The UK has always been a “huge” country for Lejaby and it is a market that has been gradually developed by the brand over many years. With sales having suffered in recent months, Prost is keen to recover the brand’s former position in the country. Part of this involves ensuring the company has a stable system in place after Lejaby’s former UK employees, employed by subsidiary operator Palmers, were made redundant on the handover of the business.
As in its other ‘most important’ European companies, Lejaby will introduce a commercial agent structure, which will include the appointment of a Maison Lejaby general agent. The new agent will work with a small team of people, based in the UK, who will be responsible for taking care of the brand’s key accounts and its independent customers.
“I think there will not be many changes,” Prost says. “We very much want to take care of our English customers, to be stronger in our product offer, stronger for the English consumers and be stronger in the business overall.”
Though Lejaby’s AW12 collection had been completed by the time Prost took over the business, he is already putting his words into the action with a late addition to the line.
The new products, which will be presented in April and will be available for delivery at the end of October, have been designed to reflect this new, high end vision for the brand.
There are so many big challenges for us,” Prost says. “This strategy is clear, we must implement it. We must very much improve the economic situation of the company, which is negative both on the cash side and the profitability side.” Prost laughs, wryly.
“This is my first experience as a hundred percent entrepreneur,” he adds, “so there is something always different.

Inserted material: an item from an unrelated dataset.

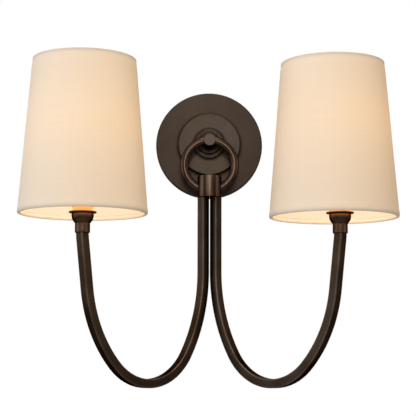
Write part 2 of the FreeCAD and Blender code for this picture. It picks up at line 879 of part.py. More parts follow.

Now, this year, we will do about 25 million euros turnover. I hope in five years it may be over 50, so let’s say twice as big. So, then it is something a little different to manage.
“Lejaby is like a little sleeping beauty. There is much work to do within the company, much work to do with our customers, also with our consumers. But, this is a company with a lot of important potential and that is really exciting.”